OTOH, we are perfectly capable of noticing a discrepancy between the detailed conclusions buried in a report and the headlines. To reject that film because you think Gore is a lying, alarmist, political opportunist is the ad hominem fallacy. You should reject it because it predicts the stifling temperatures and 20 foot sea level changes over a time period when most of those climate scientists who agree that anthropogenic global warming is occurring only predict temperature changes of about 1 degree and sea level rises of inches in most models. And if you draw from that discrepancy the conclusion that Gore is a LAPO - it doesn seem to follow from the data.
[1] Exceptions occur when the expert's claims include something that a layman can see is untrue, or fail to account for exceptions that a layman can verify - e.g., the gross noncorrespondence between the "Hockey Stick" graph and climatic changes implied by historical records in Greenland and western Europe.
Gravity: It's not just a good idea, it's the law.
I would be all for that (and I'm a scientist) if it were not for the fact that most people think it does not apply when the source of funding is the government, which is somehow a magical fountain of money that never produces any bias of any kind in the research it funds.

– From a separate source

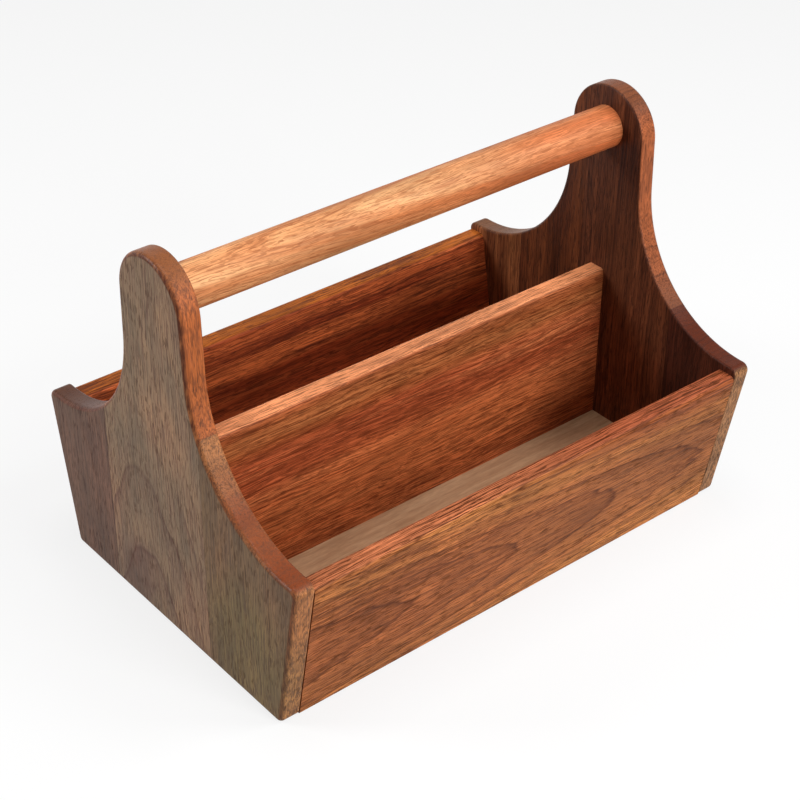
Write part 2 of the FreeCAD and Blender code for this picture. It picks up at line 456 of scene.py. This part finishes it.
class HandleTimber(Timber, bpy.types.PropertyGroup):
    """Handle, pale sapwood with long thin streaks."""
    pale: colour(*PALE, "#f1b57e")
    rich: colour(*RICH, "#c87947")
    dark: colour(*DARK, "#a85f35")
    pore: colour(*PORE, "#8f4d29")
    pith: place(*PITH, (0.0, 0.05, 0.14))
    lie: turn(*LIE, (0.0, 1.8, 1.6))
    slide: distance(*SLIDE, 3.908)
    band: distance(*BAND, 0.008)
    rings: share(*RINGS, 0.4)
    streaks: share(*STREAKS, 0.35)
    fibres: share(*FIBRES, 0.14)
    lines: share(*LINES, 0.5)
    pores: share(*PORES, 0.45)
    heart: place(*HEART, (0.16, 0.0, 0.2235))
    heart_size: place(*HEART_SIZE, (0.12, 0.05, 0.05))
    heart_depth: share(*HEART_DEPTH, 0.6)
    patch: colour(*PATCH, "#d4683a")
    patch_place: place(*PATCH_PLACE, (0.19, 0.0, 0.2235))
    patch_size: place(*PATCH_SIZE, (0.16, 0.05, 0.05))
    patch_depth: share(*PATCH_DEPTH, 0.6)


class PlywoodSettings(bpy.types.PropertyGroup):
    """Thin plywood of the base."""
    pale: colour("Pale veneer", "Colour of the pale grain", "#c8a27c")
    rich: colour("Deep veneer", "Colour of the deeper grain", "#b08762")


class PinSettings(bpy.types.PropertyGroup):
    """Hidden dowel pins."""
    pale: colour("Pale wood", "Colour of the beech", "#d9b88c")
    rich: colour("Flecks", "Colour of the flecks", "#b98d5e")


class StageSettings(bpy.types.PropertyGroup):
    """Floor, lamps and camera."""
    floor: colour("Floor", "Colour of the floor", "#f8f8f8")
    floor_return: colour("Floor return", "Colour of the light that the floor sends back", "#a0a0a0")
    floor_size: distance("Floor size", "Side of the square floor", 12.0)
    fill: share("Fill", "Strength of the light from all round", 0.1)
    overhead: power("Overhead lamp", "Power of the lamp overhead", 6.0)
    left: power("Left lamp", "Power of the lamp behind on the left", 13.4)
    front: power("Front lamp", "Power of the lamp in front", 18.3)
    right: power("Right lamp", "Power of the high lamp in front on the right", 10.8)
    lamp_size: distance("Lamp size", "Side of each square lamp", 0.6)
    camera: place("Camera", "Where the camera stands", (-0.60213331, -0.71942056, 0.71921862))
    camera_turn: turn("Camera turn", "Where the camera looks",
                      (56.02813099, -0.45317747, -39.47740366))
    lens: FloatProperty(name="Lens", description="Focal length in millimetres on a 36 mm sensor",
                        min=1, default=82.98950526)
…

Since when did global warming become a religious belief?
Deciding that a scientist is wrong simply because his research was funded, in part, by people that would profit from debunking global warming is logically false.
Just because this method would work in a courtroom does not make it any less false.
This isn't neccarily true for any given subject; Goodwin's law is not a tautology.
Just because any given post in an online discussion has a greater-than-zero chance of a comparison involving bacon, cellphones, Hitler and/or Nazis doesn't mean the total probability has to approach 1, for example if the odds of a bacon-related topic starter is .1 and each subsequent poster is less likely to mention bacon if nobody else has yet.